Entries from a dataset
########

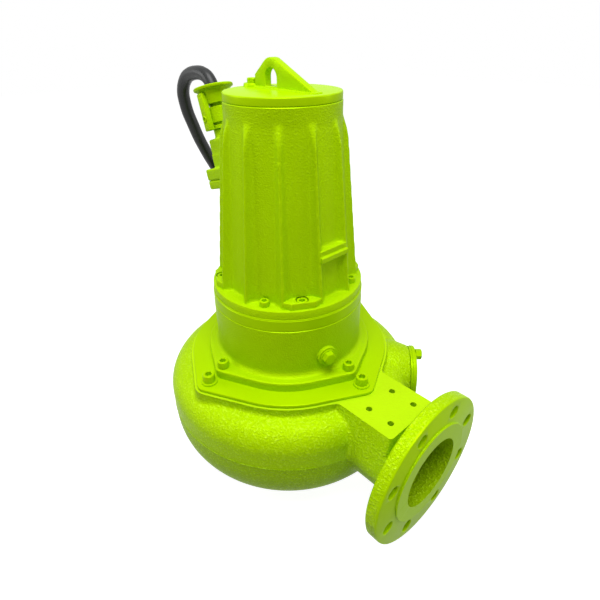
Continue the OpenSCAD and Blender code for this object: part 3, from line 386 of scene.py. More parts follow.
@dataclass
class Studio:
    """Camera, lamps, pale floor and white surroundings."""

    eye: Point = (0.443844, -0.383193, 0.634605)
    azimuth: float = 0.827999
    elevation: float = 0.546281
    roll: float = -0.011709
    focal_px: float = 446.644
    picture_px: float = 600.0
    sensor_mm: float = 36.0
    world_strength: float = 0.17
    floor_shade: float = 0.4
    floor_lift: float = 0.93

    def camera(self) -> Object:
        """Places the camera from the fit to the photograph."""
        data = bpy.data.cameras.new("photo_camera")
        data.sensor_fit = "HORIZONTAL"
        data.sensor_width = self.sensor_mm
        data.lens = self.focal_px / self.picture_px * self.sensor_mm
        data.clip_start, data.clip_end = 0.01, 50.0
        camera = bpy.data.objects.new("photo_camera", data)
        bpy.context.scene.collection.objects.link(camera)
        az, el, roll = self.azimuth, self.elevation, self.roll
        right = Vector((math.cos(az), math.sin(az), 0.0))
        ahead = Vector((-math.sin(az) * math.cos(el), math.cos(az) * math.cos(el), -math.sin(el)))
        up = right.cross(ahead)
        rolled_right = math.cos(roll) * right + math.sin(roll) * up
        rolled_up = math.cos(roll) * up - math.sin(roll) * right
        turn = Matrix((rolled_right, rolled_up, -ahead)).transposed()
        camera.matrix_world = Matrix.Translation(self.eye) @ turn.to_4x4()
        bpy.context.scene.camera = camera
        return camera

    def lamp(self, name: str, place: Point, aim: Point, size: float, watts: float) -> None:
        """Hangs a square soft box that faces a point."""
        data = bpy.data.lights.new(name, "AREA")
        data.shape = "SQUARE"
        data.size = size
        data.energy = watts
        lamp = bpy.data.objects.new(name, data)
        bpy.context.scene.collection.objects.link(lamp)
        lamp.location = place
        lamp.rotation_euler = (Vector(aim) - Vector(place)).to_track_quat("-Z", "Y").to_euler()

    def lamps(self) -> None:
        """Hangs a large box overhead, a low one on the left front and one on the right behind."""
        middle = (0.0, 0.0, 0.3)
        self.lamp("overhead_box", (0.4, -0.35, 2.1), middle, 1.1, 44.5)
        self.lamp("key_box", (-1.35, -1.35, 1.1), middle, 0.7, 13.0)
        self.lamp("fill_box", (1.25, 1.5, 1.0), middle, 0.8, 9.5)

    def seen(self, tree: NodeTree) -> Node:
        """Gives 1 for rays from the camera, a reflection or glass, and 0 for lighting rays."""
        rays = add_node(tree, "LightPath")
        mirrored = add_node(
            tree,
            "Math",
            {0: rays.outputs["Is Camera Ray"], 1: rays.outputs["Is Glossy Ray"]},
            operation="MAXIMUM",
        )
        return add_node(
            tree, "Math", {0: mirrored, 1: rays.outputs["Is Transmission Ray"]}, operation="MAXIMUM"
        )

    def surroundings(self) -> None:
        """White for the camera and for reflections, plain light on everything else."""
        world = bpy.data.worlds.new("white_studio")
        bpy.context.scene.world = world
        world.use_nodes = True
        tree = world.node_tree
        tree.nodes.clear()
        strength = add_node(tree, "MapRange", {
            "Value": self.seen(tree), "To Min": self.world_strength, "To Max": 1.0
        })
        light = add_node(tree, "Background", {"Color": (1.0, 1.0, 1.0, 1.0), "Strength": strength})
        add_node(tree, "OutputWorld", {"Surface": light})

    def floor(self, height: float) -> Object:
        """Lays a pale floor that reads white and keeps the soft shadow."""
        mesh = bmesh.new()
        bmesh.ops.create_grid(mesh, x_segments=1, y_segments=1, size=6.0)
        bmesh.ops.translate(mesh, verts=mesh.verts, vec=(0.0, 0.0, height))
        data = bpy.data.meshes.new("studio_floor")
        mesh.to_mesh(data)
        mesh.free()
        material, tree = new_material("white_painted_floor")
        paint = add_node(tree, "BsdfDiffuse", {"Color": (*[self.floor_shade] * 3, 1.0), "Roughness": 0.5})
        lift = add_node(tree, "MapRange", {
            "Value": self.seen(tree), "To Min": 0.0, "To Max": self.floor_lift
        })
        glow = add_node(tree, "Emission", {"Color": (1.0, 1.0, 1.0, 1.0), "Strength": lift})
        both = add_node(tree, "AddShader", {0: paint, 1: glow})
        add_node(tree, "OutputMaterial", {"Surface": both})
        data.materials.append(material)
        floor = bpy.data.objects.new("studio_floor", data)
        bpy.context.scene.collection.objects.link(floor)
        return floor


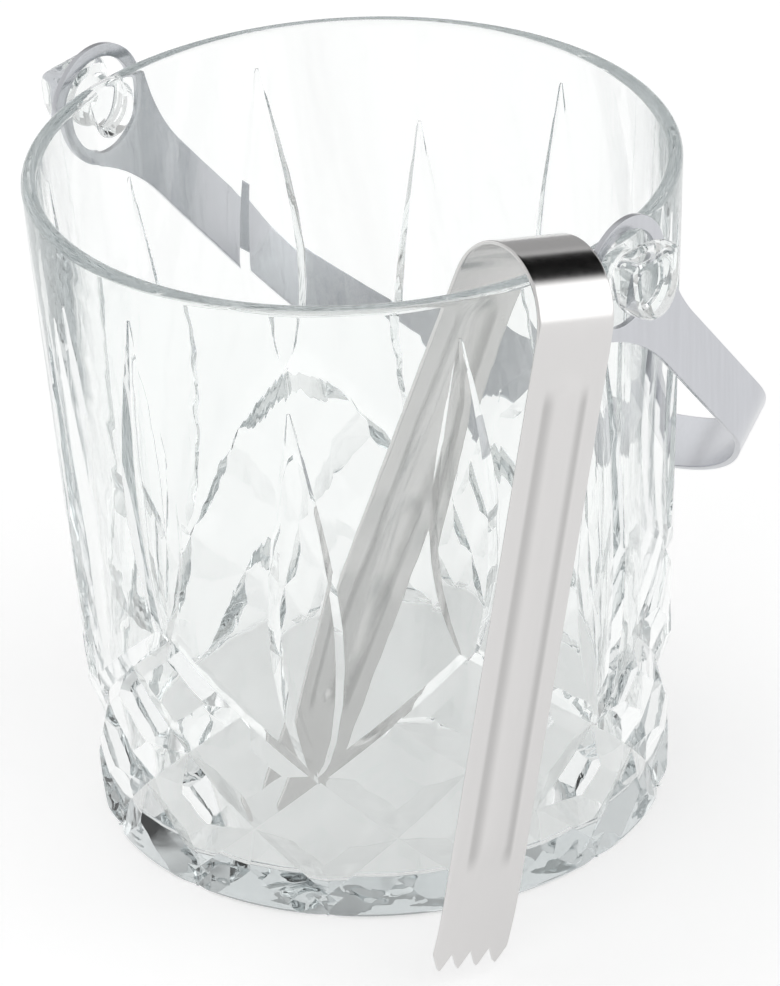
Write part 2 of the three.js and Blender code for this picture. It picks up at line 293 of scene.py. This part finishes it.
def lug(side):
    points = []
    for x, half, top, bottom in LUG_SECTIONS:
        head = min(max((x - 69) / 3, 0), 1)
        shoulder = 2.4 + 2.2 * (1 - head)
        middle = top - shoulder
        square = 2.2 + 2.4 * head
        for i in range(LUG_POINTS):
            turn = 2 * math.pi * i / LUG_POINTS
            c = math.cos(turn)
            s = math.sin(turn)
            power = 2 / (square if s > 0 else 2.2)
            y = half * math.copysign(abs(c) ** power, c)
            z = middle + math.copysign(abs(s) ** power, s) * (shoulder if s > 0 else middle - bottom)
            hollow = math.exp(-((x - 73.6) / 1.7) ** 2) * max(0, 1 - (y / (half * 0.82)) ** 2)
            if s > 0:
                z -= 1.5 * hollow
            points.append((side * x, side * y, z))
    faces = [tuple(range(LUG_POINTS))[::-1]]
    rows = len(LUG_SECTIONS)
    for k in range(rows - 1):
        for i in range(LUG_POINTS):
            j = (i + 1) % LUG_POINTS
            a = k * LUG_POINTS
            b = a + LUG_POINTS
            faces.append((a + i, a + j, b + j, b + i))
    faces.append(tuple((rows - 1) * LUG_POINTS + i for i in range(LUG_POINTS)))
    thing = new_object("lug", points, faces)
    face_outwards(thing)
    return thing


def make_glass():
    glass = bucket_shell()
    cut_pattern(glass)
    combine(glass, lug(1), "UNION")
    combine(glass, lug(-1), "UNION")
    smooth_below(glass, 14)
    return glass


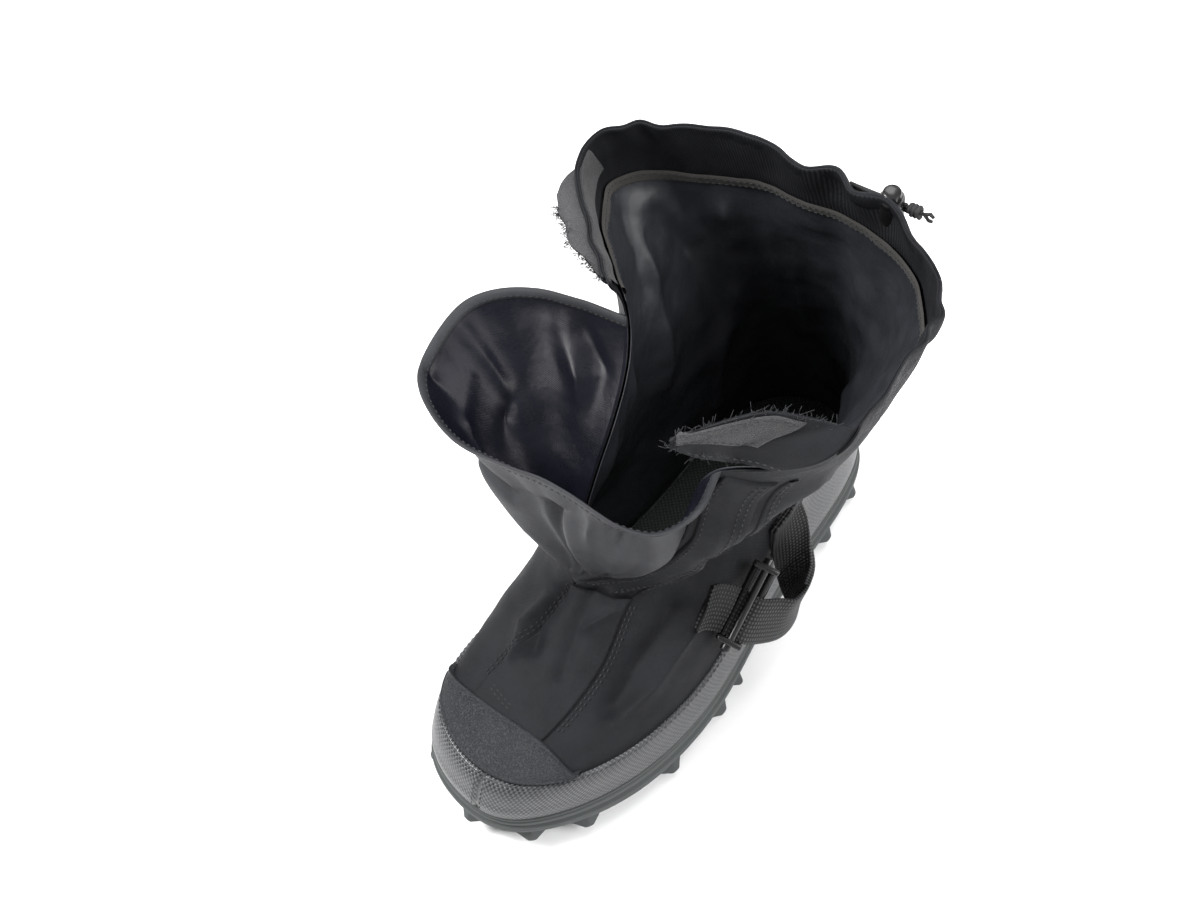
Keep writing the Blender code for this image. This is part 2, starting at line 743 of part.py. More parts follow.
def build_knot(finish, group):
    """The knot that keeps the lock on the cord."""
    before, end = in_shoe(CORD_ROUTE[-2:])
    along = (end - before) / np.linalg.norm(end - before)
    centre = end + along * (KNOT_LENGTH / 2 + CLEARANCE)
    place = frame_matrix(centre, (0, 0, 1), along)
    mesh = bpy.data.meshes.new("cord_knot")
    work = bmesh.new()
    bmesh.ops.create_uvsphere(
        work, u_segments=KNOT_FACES[0], v_segments=KNOT_FACES[1], radius=0.5,
        matrix=place @ Matrix.Diagonal((KNOT_WIDTH, KNOT_WIDTH, KNOT_LENGTH, 1.0)),
    )
    work.to_mesh(mesh)
    work.free()
    return add_object("cord_knot", mesh, finish, group, smooth_angle=80)


def build_lock(finish, group, cutters):
    """The cord lock: a barrel with a slot for the cord, and its button."""
    route = in_shoe(CORD_ROUTE)
    run = route[LOCK_STATION] - route[LOCK_STATION - 1]
    barrel_place = frame_matrix(in_shoe(LOCK_CENTRE), run, LOCK_AXIS)
    work = bmesh.new()
    bmesh.ops.create_cone(
        work, cap_ends=True, segments=LOCK_FACES, radius1=LOCK_WIDTH / 2, radius2=LOCK_WIDTH / 2,
        depth=LOCK_LENGTH, matrix=barrel_place,
    )
    mesh = bpy.data.meshes.new("cord_lock_barrel")
    work.to_mesh(mesh)
    work.free()
    barrel = add_object("cord_lock_barrel", mesh, finish, group)
    slot_mesh = bpy.data.meshes.new("lock_slot")
    slot = bmesh.new()
    slot_place = frame_matrix(route[LOCK_STATION], run, (0, 0, 1))
    wide = CORD_DIAMETER + 2 * LOCK_SLOT
    tall = CORD_DIAMETER + CORD_PITCH + 2 * LOCK_SLOT
    bmesh.ops.create_cube(
        slot, size=1.0, matrix=slot_place @ Matrix.Diagonal((2 * LOCK_WIDTH, wide, tall, 1.0))
    )
    slot.to_mesh(slot_mesh)
    slot.free()
    cutter = add_cutter("lock_slot", slot_mesh, cutters)
    add_boolean(barrel, "slot", "DIFFERENCE", cutter)

    lift = (LOCK_LENGTH + BUTTON_LENGTH) / 2 + CLEARANCE
    button_place = barrel_place @ Matrix.Translation((0, 0, lift))
    button = bmesh.new()
    bmesh.ops.create_cone(
        button, cap_ends=True, segments=LOCK_FACES, radius1=BUTTON_WIDTH / 2,
        radius2=BUTTON_WIDTH / 2 * BUTTON_TAPER, depth=BUTTON_LENGTH, matrix=button_place,
    )
    button_mesh = bpy.data.meshes.new("cord_lock_button")
    button.to_mesh(button_mesh)
    button.free()
    add_object("cord_lock_button", button_mesh, finish, group)


def build_slider(finish, group, cutters):
    """The strap's slider: two outer rods, a hidden bar and two end plates in one piece."""
    place = frame_matrix(in_shoe(SLIDER_CENTRE), SLIDER_RUN, SLIDER_AXIS)
    work = bmesh.new()
    mesh = bpy.data.meshes.new("strap_slider")
    side = STRAP_THICKNESS / 2 + CLEARANCE + SLIDER_ROD / 2
    rods = ((-SLIDER_PITCH, side), (SLIDER_PITCH, side), (0.0, -side))
    for x, y in rods:
        bmesh.ops.create_cone(
            work, cap_ends=True, segments=ROD_FACES, radius1=SLIDER_ROD / 2, radius2=SLIDER_ROD / 2,
            depth=SLIDER_LENGTH - SLIDER_END, matrix=place @ Matrix.Translation((x, y, 0)),
        )
    work.to_mesh(mesh)
    work.free()
    slider = add_object("strap_slider", mesh, finish, group)
    plates = bmesh.new()
    for sign in (-1, 1):
        bmesh.ops.create_cube(
            plates, size=1.0,
            matrix=place @ Matrix.Translation((0, 0, sign * (SLIDER_LENGTH - SLIDER_END) / 2))
            @ Matrix.Diagonal((2 * SLIDER_PITCH + SLIDER_ROD, 2 * side + SLIDER_ROD, SLIDER_END, 1)),
        )
    plate_mesh = bpy.data.meshes.new("slider_plates")
    plates.to_mesh(plate_mesh)
    plates.free()
    tool = add_cutter("slider_plates", plate_mesh, cutters)
    add_boolean(slider, "plates", "UNION", tool)


def rand_top(u):
    """Upper line of the rand as a ring number: low at the toe, high round the heel."""
    place = min(u % 1.0, 1 - u % 1.0)
    t = min(max((place - RAND_RISE_START) / (RAND_RISE_STOP - RAND_RISE_START), 0.0), 1.0)
    return RAND_FRONT + (RAND_HEEL - RAND_FRONT) * t * t * (3 - 2 * t)


def liner_line(u):
    """Middle line of the liner's binding as a ring number, lowest at the back of the inner side."""
    return LINER_HIGH - LINER_DIP * math.exp(-(((u - LINER_DIP_PLACE) / LINER_DIP_WIDTH) ** 2))


def cap_top(u):
    """Upper line of the toe cap as a ring number, meeting the rand at the cap's two corners."""
    corner = CAP_LATERAL if u >= 0 else CAP_MEDIAL
    share = min(abs(u) / corner, 1.0)
    return CAP_TOP + (RAND_FRONT + CAP_CORNER - CAP_TOP) * share**2


def panel_side(column, v):
    """Share of the way round at a side of the vamp panel, by table column and ring number."""
    low, high = PANEL_TABLE
    return low[column] + (high[column] - low[column]) * (v - low[0]) / (high[0] - low[0])


def build_overlays(group, nylon, tape, rubber, rand_finish):
    """Every piece that is cut from the upper's own surface."""
    outside, inside = OVERLAY_GAP, -(WALL + LINER_GAP)
    patch("rand", rand_finish, group, (0.0, 1.0), lambda u: RAND_LOW, rand_top, outside,
          RAND_THICKNESS)
    patch("toe_cap", rubber, group, (-CAP_MEDIAL, CAP_LATERAL), lambda u: RAND_FRONT + SEAM_RINGS,
          cap_top, outside, TOE_CAP_THICKNESS)
    patch("vamp_panel", nylon, group, PANEL_SPAN, lambda u: cap_top(u) + SEAM_RINGS,
          lambda u: PANEL_TOP, PANEL_GAP, PANEL_THICKNESS,
          left=lambda v: panel_side(1, v), right=lambda v: panel_side(2, v))
    patch("liner_binding", tape, group, BINDING_SPAN, lambda u: liner_line(u) - BINDING_HALF,
          lambda u: liner_line(u) + BINDING_HALF, inside, BINDING_THICKNESS)
    plain = (
        ("front_placket", nylon, FRONT_PLACKET, outside, PLACKET_THICKNESS),
        ("collar_hem", nylon, COLLAR_HEM, outside, HEM_THICKNESS),
        ("loop_strip", tape, LOOP_STRIP, inside, STRIP_THICKNESS),
    )
    for name, finish, (start, stop, low, high), lift, thickness in plain:
        patch(name, finish, group, (start, stop), lambda u, low=low: low,
              lambda u, high=high: high, lift, thickness)


def main():
    """Builds every piece."""
    clear_scene()
    group = collection("winter_overshoe")
    cutters = collection("cutters")
    nylon = material("black_nylon", (0.018, 0.018, 0.021), 0.75)
    coated = material("coated_nylon", (0.02, 0.019, 0.026), 0.35)
    webbing = material("black_webbing", (0.015, 0.015, 0.015), 0.7)
    tape = material("binding_tape", (0.06, 0.055, 0.05), 0.8)
    rubber = material("dark_grey_rubber", (0.045, 0.047, 0.048), 0.7)
    rand_finish = material("rand_rubber", (0.06, 0.06, 0.065), 0.45)
    felt = material("insole_felt", (0.03, 0.03, 0.03), 0.9)
    plastic = material("black_plastic", (0.01, 0.01, 0.01), 0.25)
    build_outsole(rubber, group, cutters)
    build_insole(felt, group)
    build_upper(nylon, group)
    build_overlays(group, nylon, tape, rubber, rand_finish)
    build_gusset(coated, group)
    build_strap("strap", webbing, group, STRAP_ROUTE, STRAP_STEPS)
    build_strap("strap_front", webbing, group, FRONT_LOOP, LOOP_STEPS)
    build_slider(plastic, group, cutters)
    build_flap(nylon, group)
    build_drawcord(webbing, group)
    build_lock(plastic, group, cutters)
    build_knot(webbing, group)


main()
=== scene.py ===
"""Winter overshoe for the left foot, dressed in its cloth, rubber, webbing and stitching.

Metres; the toe points to -Y, the outer side is +X and the floor is z = 0. A place on the upper is
a pair (u, v): u is the share of the way round from the slit's outer edge, v is the ring number.
"""

import logging
import math
from dataclasses import dataclass, field
from enum import Enum
from typing import Callable, Sequence

import bmesh
import bpy
import numpy as np
from mathutils import Matrix, Vector


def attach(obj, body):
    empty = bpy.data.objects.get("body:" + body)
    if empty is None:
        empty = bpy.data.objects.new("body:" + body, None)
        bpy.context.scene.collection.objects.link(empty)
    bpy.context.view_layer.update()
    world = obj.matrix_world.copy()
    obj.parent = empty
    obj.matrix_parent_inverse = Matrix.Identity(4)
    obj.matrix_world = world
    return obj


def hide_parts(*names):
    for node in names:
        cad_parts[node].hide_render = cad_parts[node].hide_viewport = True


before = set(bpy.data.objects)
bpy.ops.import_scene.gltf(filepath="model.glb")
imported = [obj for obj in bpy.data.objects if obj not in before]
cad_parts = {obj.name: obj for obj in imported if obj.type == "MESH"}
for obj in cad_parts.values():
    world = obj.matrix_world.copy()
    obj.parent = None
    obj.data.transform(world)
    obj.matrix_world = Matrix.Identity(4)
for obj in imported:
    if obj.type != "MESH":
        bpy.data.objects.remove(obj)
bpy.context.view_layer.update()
LOG = logging.getLogger("winter_overshoe")
Points = np.ndarray
Place = Callable[[np.ndarray, np.ndarray], np.ndarray]


# Sizes of the shoe
OUTSOLE_LENGTH = 0.330
BALL_WIDTH = 0.119
COLLAR_HEIGHT = 0.268
SOLE_TOP = 0.029
TREAD_DEPTH = 0.009
CLEARANCE = 0.0003
MERGE = 1e-6
UPPER_INSET = 0.0025
THROAT_RING = 5
RIM_RING = 9
SOLE_OUTLINE = (
    (0.270, 0.365), (0.475, 0.470), (0.525, 0.445), (0.428, 0.370), (0.378, 0.378), (0.270, 0.280),
)
RING_COLUMNS = (
    "front_x", "front_y", "front_z", "back_y", "back_z", "foot",
    "lat_a", "lat_b", "lat_c", "lat_d", "med_a", "med_b", "med_c", "med_d",
    "slit_lat", "slit_med",
)
SIDE_LUGS = (
    # turn round the outline from the toe through the outer side, share of the full size
    (-.010, .95), (.058, .95), (.106, 1.0), (.173, 1.0), (.218, 1.0), (.238, .70), (.264, 1.0),
    (.306, 1.0), (.348, 1.0), (.394, .95), (.453, .90), (.510, .90), (.560, .90), (.606, .95),
    (.652, 1.0), (.694, 1.0), (.736, 1.0), (.762, .70), (.782, 1.0), (.827, 1.0), (.880, 1.0),
    (.923, .95),
)
RINGS = (
    (0.00, -0.492, 0.000, 0.492, 0.000, 1.00, .38, .48, .36, .28, .40, .44, .35, .31, 0, 0),
    (0.00, -0.490, 0.034, 0.492, 0.034, 0.98, .38, .48, .36, .28, .40, .44, .35, .31, 0, 0),
    (0.00, -0.464, 0.094, 0.492, 0.105, 0.60, .37, .47, .35, .28, .41, .44, .35, .30, 0, 0),
    (0.00, -0.366, 0.140, 0.490, 0.200, 0.10, .37, .46, .36, .28, .39, .43, .35, .30, 0, 0),
    (-.03, -0.270, 0.205, 0.484, 0.285, 0.00, .35, .43, .39, .29, .35, .40, .36, .29, 0, 0),
    (-.09, -0.184, 0.298, 0.474, 0.365, 0.00, .31, .41, .43, .31, .25, .36, .36, .29, 0, 0),
    (-.03, -0.176, 0.420, 0.454, 0.490, 0.00, .37, .50, .55, .37, .15, .33, .42, .32, 20, 22),
    (0.00, -0.172, 0.590, 0.430, 0.640, 0.00, .49, .68, .70, .46, .12, .27, .54, .40, 28, 48),
    (0.00, -0.136, 0.800, 0.400, 0.815, 0.00, .57, .87, .87, .59, .10, .24, .71, .53, 32, 74),
    (0.00, -0.182, 0.985, 0.368, 0.980, 0.00, .81, .95, .96, .69, .07, .23, .75, .57, 68, 72),
)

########

Task directions:
Return, unchanged, the run of lines above that opens with the line containing "group, FRONT_LOOP, LOOP_STEPS)" and closes with the line containing "webbing and stitching.". Include both.

Exercise response:
    build_strap("strap_front", webbing, group, FRONT_LOOP, LOOP_STEPS)
    build_slider(plastic, group, cutters)
    build_flap(nylon, group)
    build_drawcord(webbing, group)
    build_lock(plastic, group, cutters)
    build_knot(webbing, group)


main()
=== scene.py ===
"""Winter overshoe for the left foot, dressed in its cloth, rubber, webbing and stitching.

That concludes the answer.